China has invited India to participate in the Asian Infrastructure Investment Bank (AIIB) — Beijing’s brainchild to steer development along the ancient “silk route” free from the influence of western-backed lenders such as the World Bank and the Asian Development Bank (ADB).
Diplomatic sources, who did not wish to be named, told The Hindu that China had sought India’s participation during the visit to New Delhi by Chinese Foreign Minister Wang Yi soon after the Modi government assumed office. “It is clear that the Chinese will not tie the lending from the investment bank to non-economic issues, such as human rights, which western-backed lenders have often leveraged as instruments of political influence and control,” the sources observed.

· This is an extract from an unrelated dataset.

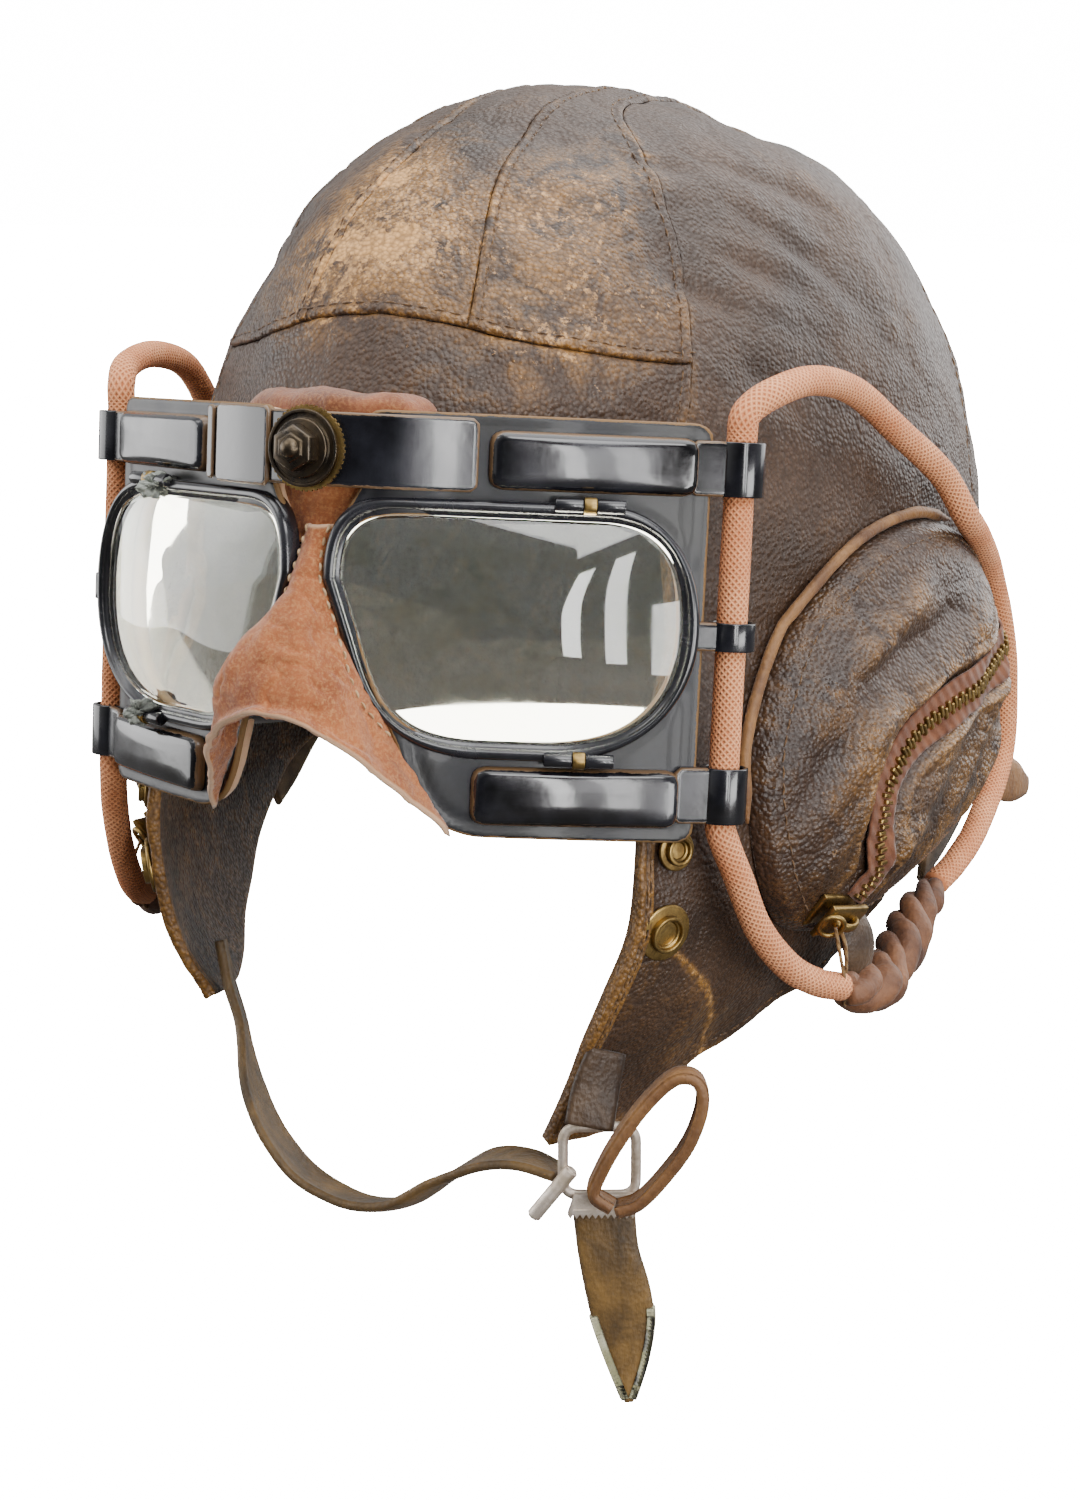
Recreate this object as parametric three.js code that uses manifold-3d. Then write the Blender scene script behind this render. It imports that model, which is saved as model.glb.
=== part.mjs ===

India is yet to make up its mind on Beijing’s offer, though partnership in the bank could, eventually, facilitate New Delhi’s access to infrastructural funding. Sources pointed out that there are major geopolitical implications in China’s offer as there is little doubt that Beijing now views India as a potential partner in an interlocking politico-economic network of neighbouring countries.India’s entry into SCO
“If India opens its doors to Chinese investments, especially in the field of infrastructure, after taking care of the sensitivities in the security arena, New Delhi’s entry into the Shanghai Cooperation Organisation (SCO) could become the prize,” the sources said. India, along with Pakistan and Iran, has observer status in the SCO, a China and Russia-led grouping, whose role would be central in defining the balance of economic and political power in Eurasia.
Analysts pointed out that following the events in Libya, Syria and Ukraine, China and Russia have reinforced their geopolitical connections, evident in the signing of a $400-billion gas pipeline deal. But New Delhi, too, could be part of this expanding arrangement, for visiting Russian Deputy Prime Minister Dmitri Rogozin said in New Delhi earlier this month that the extension of this pipeline to India would be “one of the largest infrastructure projects that could be conceived”.
The Financial Times is reporting that 22 countries, including some of the wealthy monarchies of West Asia, have so far shown an interest in China’s bold push to establish the AIIB, with a registered capital of $100 billion. The fund is sizeable enough to compete with the ADB, which runs on a capital of $165 billion and is dominated by Japan and the United States.
An ADB study has projected that Asia would require an annual funding of $800 billion till 2020 for developing infrastructure, offering China enough financial leg room to exercise its soft power in its neighbourhood.